[3D code data]
----------

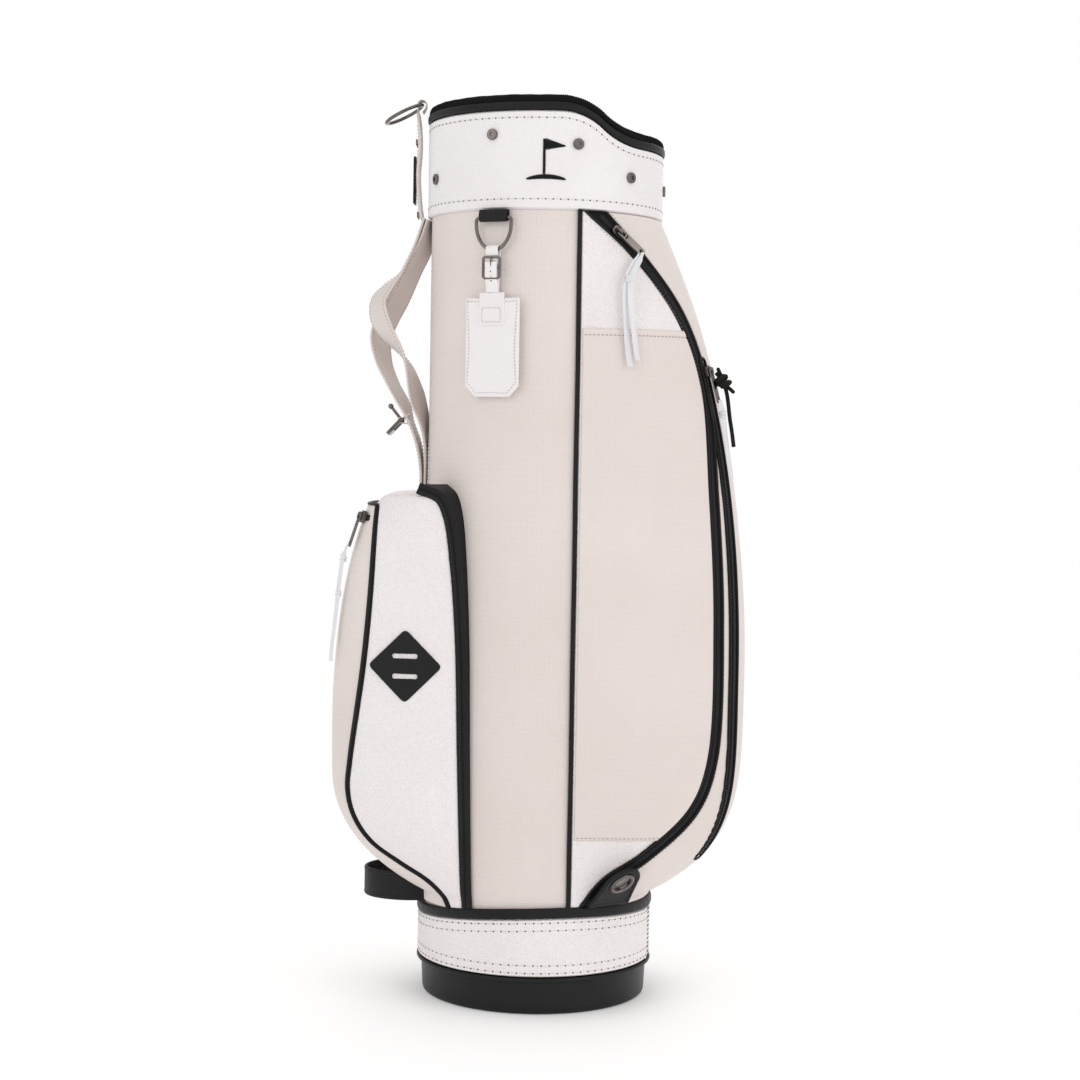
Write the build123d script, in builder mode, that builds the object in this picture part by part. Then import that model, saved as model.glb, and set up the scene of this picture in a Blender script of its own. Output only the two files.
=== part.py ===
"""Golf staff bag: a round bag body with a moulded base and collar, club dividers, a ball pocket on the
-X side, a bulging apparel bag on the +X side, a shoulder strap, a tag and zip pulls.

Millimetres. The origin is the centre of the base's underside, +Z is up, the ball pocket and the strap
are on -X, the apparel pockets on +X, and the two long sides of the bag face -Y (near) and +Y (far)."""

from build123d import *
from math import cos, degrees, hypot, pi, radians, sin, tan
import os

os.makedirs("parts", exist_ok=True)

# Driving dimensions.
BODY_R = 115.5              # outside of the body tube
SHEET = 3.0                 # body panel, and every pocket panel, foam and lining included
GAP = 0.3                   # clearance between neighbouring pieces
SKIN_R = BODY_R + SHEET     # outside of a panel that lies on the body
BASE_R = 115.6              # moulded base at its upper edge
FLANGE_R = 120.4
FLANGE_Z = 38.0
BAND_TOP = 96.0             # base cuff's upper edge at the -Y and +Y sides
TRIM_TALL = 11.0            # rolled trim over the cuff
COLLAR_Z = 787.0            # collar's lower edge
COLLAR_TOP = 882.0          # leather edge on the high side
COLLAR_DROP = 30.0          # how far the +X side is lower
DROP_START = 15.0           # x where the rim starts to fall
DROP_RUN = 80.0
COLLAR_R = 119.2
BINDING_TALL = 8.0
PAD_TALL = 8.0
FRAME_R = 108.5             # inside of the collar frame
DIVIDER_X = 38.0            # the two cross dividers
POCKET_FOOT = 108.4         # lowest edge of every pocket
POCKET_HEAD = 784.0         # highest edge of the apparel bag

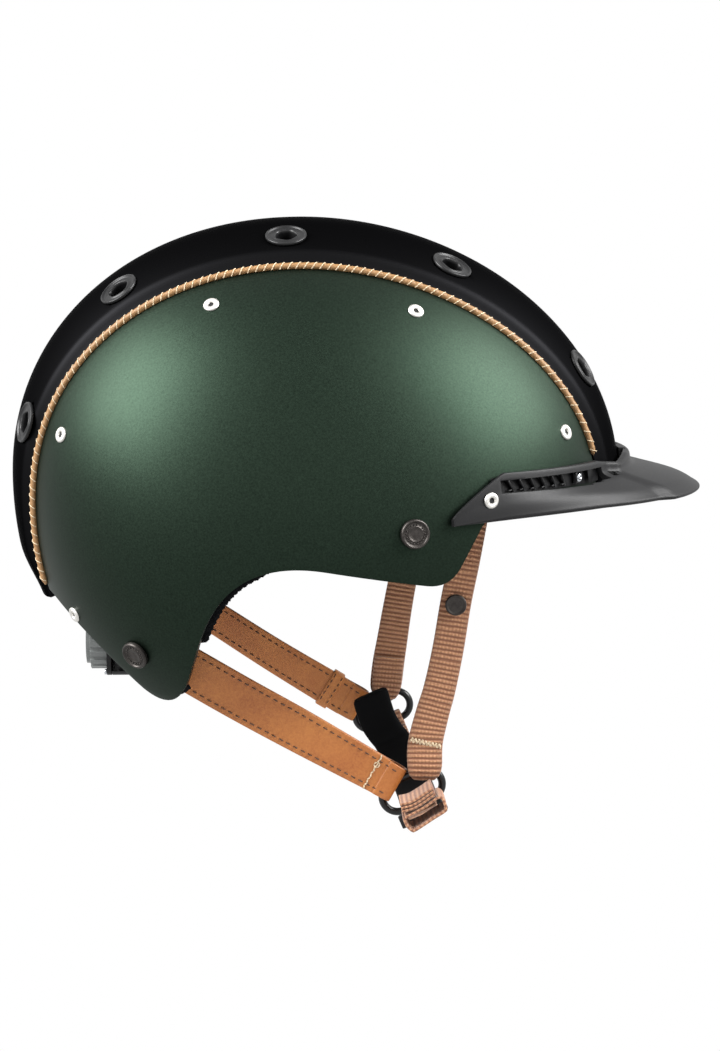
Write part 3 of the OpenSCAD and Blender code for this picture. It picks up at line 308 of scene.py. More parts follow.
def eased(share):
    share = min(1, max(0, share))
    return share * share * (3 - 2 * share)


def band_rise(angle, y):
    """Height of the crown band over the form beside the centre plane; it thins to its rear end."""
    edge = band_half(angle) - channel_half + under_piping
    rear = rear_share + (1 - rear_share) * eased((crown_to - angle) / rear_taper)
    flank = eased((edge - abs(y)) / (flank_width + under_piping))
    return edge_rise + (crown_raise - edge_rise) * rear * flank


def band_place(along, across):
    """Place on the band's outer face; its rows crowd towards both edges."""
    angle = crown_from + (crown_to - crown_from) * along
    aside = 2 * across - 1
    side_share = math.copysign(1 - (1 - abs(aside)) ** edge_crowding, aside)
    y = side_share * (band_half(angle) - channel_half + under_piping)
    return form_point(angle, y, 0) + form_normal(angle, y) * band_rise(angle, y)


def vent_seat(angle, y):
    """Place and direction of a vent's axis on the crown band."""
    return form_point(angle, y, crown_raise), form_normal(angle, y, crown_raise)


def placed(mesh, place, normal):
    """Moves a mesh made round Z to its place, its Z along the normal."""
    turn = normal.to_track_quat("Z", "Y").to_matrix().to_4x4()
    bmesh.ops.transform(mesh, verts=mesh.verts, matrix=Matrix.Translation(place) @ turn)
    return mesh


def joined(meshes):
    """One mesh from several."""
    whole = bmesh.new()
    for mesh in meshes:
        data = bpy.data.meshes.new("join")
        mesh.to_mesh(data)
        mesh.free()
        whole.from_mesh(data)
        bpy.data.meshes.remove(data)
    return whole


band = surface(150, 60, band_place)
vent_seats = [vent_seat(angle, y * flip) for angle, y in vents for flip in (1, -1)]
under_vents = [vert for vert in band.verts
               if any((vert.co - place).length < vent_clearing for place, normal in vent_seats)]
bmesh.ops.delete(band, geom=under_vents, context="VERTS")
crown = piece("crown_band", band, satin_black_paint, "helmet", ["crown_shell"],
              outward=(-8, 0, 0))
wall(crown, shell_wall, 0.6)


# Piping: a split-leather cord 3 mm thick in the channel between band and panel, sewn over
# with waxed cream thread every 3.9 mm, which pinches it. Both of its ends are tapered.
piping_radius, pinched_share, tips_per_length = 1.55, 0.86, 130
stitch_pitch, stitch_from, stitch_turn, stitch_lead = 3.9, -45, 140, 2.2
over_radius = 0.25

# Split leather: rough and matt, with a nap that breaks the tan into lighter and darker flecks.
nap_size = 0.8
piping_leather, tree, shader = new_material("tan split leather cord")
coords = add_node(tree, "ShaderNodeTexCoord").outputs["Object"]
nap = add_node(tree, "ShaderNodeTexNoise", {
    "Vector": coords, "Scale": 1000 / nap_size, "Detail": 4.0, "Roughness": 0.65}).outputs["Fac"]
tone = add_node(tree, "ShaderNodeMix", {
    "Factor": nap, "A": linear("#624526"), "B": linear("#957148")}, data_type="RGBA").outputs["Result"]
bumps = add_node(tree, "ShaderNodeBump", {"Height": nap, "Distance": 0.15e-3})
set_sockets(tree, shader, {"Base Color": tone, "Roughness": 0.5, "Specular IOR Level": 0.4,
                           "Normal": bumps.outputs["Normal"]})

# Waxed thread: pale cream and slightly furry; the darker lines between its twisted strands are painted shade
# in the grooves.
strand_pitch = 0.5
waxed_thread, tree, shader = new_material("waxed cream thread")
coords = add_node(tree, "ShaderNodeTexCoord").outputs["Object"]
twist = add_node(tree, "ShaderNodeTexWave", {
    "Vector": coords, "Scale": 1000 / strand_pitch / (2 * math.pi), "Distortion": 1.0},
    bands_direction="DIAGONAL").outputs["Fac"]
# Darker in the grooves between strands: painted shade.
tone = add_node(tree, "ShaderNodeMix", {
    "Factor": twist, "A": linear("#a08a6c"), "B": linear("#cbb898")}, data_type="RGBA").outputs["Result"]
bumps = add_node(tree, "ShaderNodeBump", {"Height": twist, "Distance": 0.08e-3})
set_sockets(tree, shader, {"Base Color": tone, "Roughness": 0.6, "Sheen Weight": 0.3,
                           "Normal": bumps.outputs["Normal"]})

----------

→ **SHORT EXERCISE**
Output every line above without altering anything.

→ **EXPECTED ANSWER**
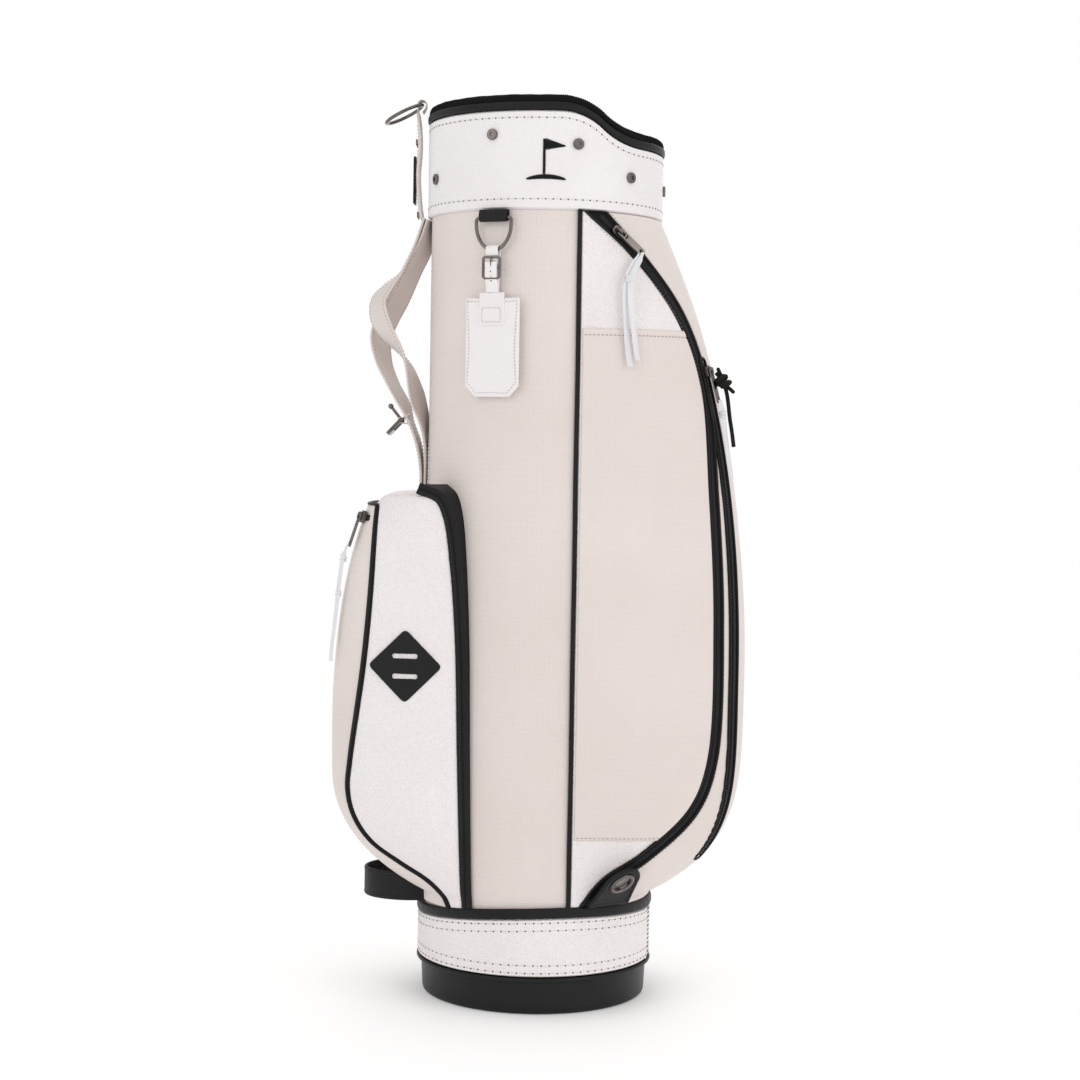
Write the build123d script, in builder mode, that builds the object in this picture part by part. Then import that model, saved as model.glb, and set up the scene of this picture in a Blender script of its own. Output only the two files.
=== part.py ===
"""Golf staff bag: a round bag body with a moulded base and collar, club dividers, a ball pocket on the
-X side, a bulging apparel bag on the +X side, a shoulder strap, a tag and zip pulls.

Millimetres. The origin is the centre of the base's underside, +Z is up, the ball pocket and the strap
are on -X, the apparel pockets on +X, and the two long sides of the bag face -Y (near) and +Y (far)."""

from build123d import *
from math import cos, degrees, hypot, pi, radians, sin, tan
import os

os.makedirs("parts", exist_ok=True)

# Driving dimensions.
BODY_R = 115.5              # outside of the body tube
SHEET = 3.0                 # body panel, and every pocket panel, foam and lining included
GAP = 0.3                   # clearance between neighbouring pieces
SKIN_R = BODY_R + SHEET     # outside of a panel that lies on the body
BASE_R = 115.6              # moulded base at its upper edge
FLANGE_R = 120.4
FLANGE_Z = 38.0
BAND_TOP = 96.0             # base cuff's upper edge at the -Y and +Y sides
TRIM_TALL = 11.0            # rolled trim over the cuff
COLLAR_Z = 787.0            # collar's lower edge
COLLAR_TOP = 882.0          # leather edge on the high side
COLLAR_DROP = 30.0          # how far the +X side is lower
DROP_START = 15.0           # x where the rim starts to fall
DROP_RUN = 80.0
COLLAR_R = 119.2
BINDING_TALL = 8.0
PAD_TALL = 8.0
FRAME_R = 108.5             # inside of the collar frame
DIVIDER_X = 38.0            # the two cross dividers
POCKET_FOOT = 108.4         # lowest edge of every pocket
POCKET_HEAD = 784.0         # highest edge of the apparel bag

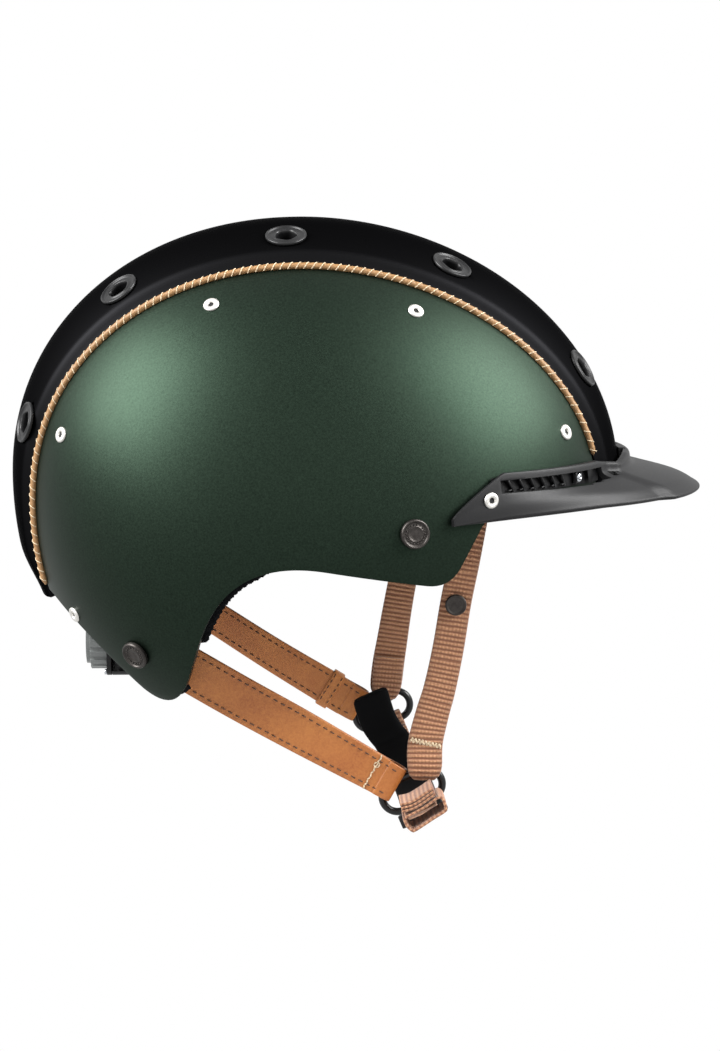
Write part 3 of the OpenSCAD and Blender code for this picture. It picks up at line 308 of scene.py. More parts follow.
def eased(share):
    share = min(1, max(0, share))
    return share * share * (3 - 2 * share)


def band_rise(angle, y):
    """Height of the crown band over the form beside the centre plane; it thins to its rear end."""
    edge = band_half(angle) - channel_half + under_piping
    rear = rear_share + (1 - rear_share) * eased((crown_to - angle) / rear_taper)
    flank = eased((edge - abs(y)) / (flank_width + under_piping))
    return edge_rise + (crown_raise - edge_rise) * rear * flank


def band_place(along, across):
    """Place on the band's outer face; its rows crowd towards both edges."""
    angle = crown_from + (crown_to - crown_from) * along
    aside = 2 * across - 1
    side_share = math.copysign(1 - (1 - abs(aside)) ** edge_crowding, aside)
    y = side_share * (band_half(angle) - channel_half + under_piping)
    return form_point(angle, y, 0) + form_normal(angle, y) * band_rise(angle, y)


def vent_seat(angle, y):
    """Place and direction of a vent's axis on the crown band."""
    return form_point(angle, y, crown_raise), form_normal(angle, y, crown_raise)


def placed(mesh, place, normal):
    """Moves a mesh made round Z to its place, its Z along the normal."""
    turn = normal.to_track_quat("Z", "Y").to_matrix().to_4x4()
    bmesh.ops.transform(mesh, verts=mesh.verts, matrix=Matrix.Translation(place) @ turn)
    return mesh


def joined(meshes):
    """One mesh from several."""
    whole = bmesh.new()
    for mesh in meshes:
        data = bpy.data.meshes.new("join")
        mesh.to_mesh(data)
        mesh.free()
        whole.from_mesh(data)
        bpy.data.meshes.remove(data)
    return whole


band = surface(150, 60, band_place)
vent_seats = [vent_seat(angle, y * flip) for angle, y in vents for flip in (1, -1)]
under_vents = [vert for vert in band.verts
               if any((vert.co - place).length < vent_clearing for place, normal in vent_seats)]
bmesh.ops.delete(band, geom=under_vents, context="VERTS")
crown = piece("crown_band", band, satin_black_paint, "helmet", ["crown_shell"],
              outward=(-8, 0, 0))
wall(crown, shell_wall, 0.6)


# Piping: a split-leather cord 3 mm thick in the channel between band and panel, sewn over
# with waxed cream thread every 3.9 mm, which pinches it. Both of its ends are tapered.
piping_radius, pinched_share, tips_per_length = 1.55, 0.86, 130
stitch_pitch, stitch_from, stitch_turn, stitch_lead = 3.9, -45, 140, 2.2
over_radius = 0.25

# Split leather: rough and matt, with a nap that breaks the tan into lighter and darker flecks.
nap_size = 0.8
piping_leather, tree, shader = new_material("tan split leather cord")
coords = add_node(tree, "ShaderNodeTexCoord").outputs["Object"]
nap = add_node(tree, "ShaderNodeTexNoise", {
    "Vector": coords, "Scale": 1000 / nap_size, "Detail": 4.0, "Roughness": 0.65}).outputs["Fac"]
tone = add_node(tree, "ShaderNodeMix", {
    "Factor": nap, "A": linear("#624526"), "B": linear("#957148")}, data_type="RGBA").outputs["Result"]
bumps = add_node(tree, "ShaderNodeBump", {"Height": nap, "Distance": 0.15e-3})
set_sockets(tree, shader, {"Base Color": tone, "Roughness": 0.5, "Specular IOR Level": 0.4,
                           "Normal": bumps.outputs["Normal"]})

# Waxed thread: pale cream and slightly furry; the darker lines between its twisted strands are painted shade
# in the grooves.
strand_pitch = 0.5
waxed_thread, tree, shader = new_material("waxed cream thread")
coords = add_node(tree, "ShaderNodeTexCoord").outputs["Object"]
twist = add_node(tree, "ShaderNodeTexWave", {
    "Vector": coords, "Scale": 1000 / strand_pitch / (2 * math.pi), "Distortion": 1.0},
    bands_direction="DIAGONAL").outputs["Fac"]
# Darker in the grooves between strands: painted shade.
tone = add_node(tree, "ShaderNodeMix", {
    "Factor": twist, "A": linear("#a08a6c"), "B": linear("#cbb898")}, data_type="RGBA").outputs["Result"]
bumps = add_node(tree, "ShaderNodeBump", {"Height": twist, "Distance": 0.08e-3})
set_sockets(tree, shader, {"Base Color": tone, "Roughness": 0.6, "Sheen Weight": 0.3,
                           "Normal": bumps.outputs["Normal"]})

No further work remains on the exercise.